The net foreign exchange loss recognized on the translation and settlement of current monetary
assets and liabilities was $8 (2013 – $3) and is included in other losses.
Financial instruments other than derivatives
Financial instruments have been classified as loans and receivables, assets available-for-sale,
assets held-for-trading or financial liabilities. Cash has been classified as held-for-trading and is
recorded at fair value with any change in fair value immediately recognized in income (loss).
Other financial assets are classified as available-for-sale or as loans and receivables. Available-
for-sale assets are carried at fair value with changes in fair value recorded in other
comprehensive income (loss) until realized. Available-for-sale equity instruments not quoted in
an active market and where fair value cannot be reliably measured are recorded at cost less
impairment. Loans and receivables and financial liabilities are carried at amortized cost. None
of the Company’s financial assets are classified as held-to-maturity and none of its financial
liabilities are classified as held-for-trading.
Finance costs and discounts associated with the issuance of debt securities are netted against
the related debt instrument and amortized to income using the effective interest rate method.

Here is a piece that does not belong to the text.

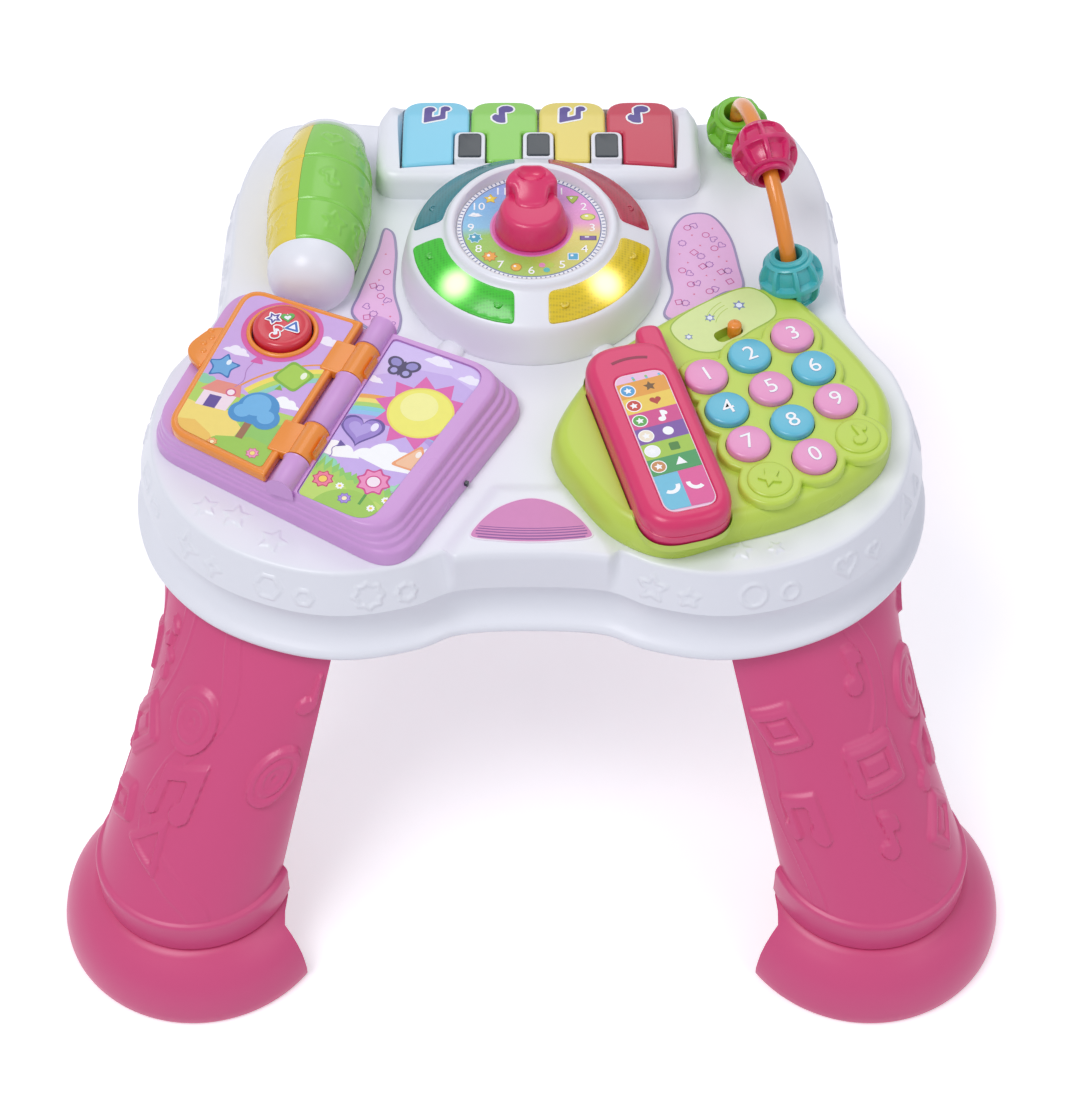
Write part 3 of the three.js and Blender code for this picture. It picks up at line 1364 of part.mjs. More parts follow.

Accordingly, long-term debt accretes over time to the principal amount that will be owing at
maturity.
Derivative financial instruments
The Company uses derivative financial instruments, such as foreign currency forward purchase
contracts, to manage risks from fluctuations in foreign exchange rates. All derivative financial
instruments are recorded at fair value in the statement of financial position. Where permissible,
the Company accounts for these financial instruments as hedges which ensures that
counterbalancing gains and losses are recognized in income in the same period. With hedge
accounting, changes in the fair value of derivative financial instruments designated as cash flow
hedges are recorded in other comprehensive income (loss) until the variability of cash flows
relating to the hedged asset or liability is recognized in income (loss). When an anticipated
transaction is subsequently recorded as a non-financial asset, the amounts recognized in other
comprehensive income (loss) are reclassified to the initial carrying amount of the related asset.
Where hedge accounting is not permissible or derivatives are not designated in a hedging
relationship, they are classified as held-for-trading and the changes in fair value are
immediately recognized in income (loss).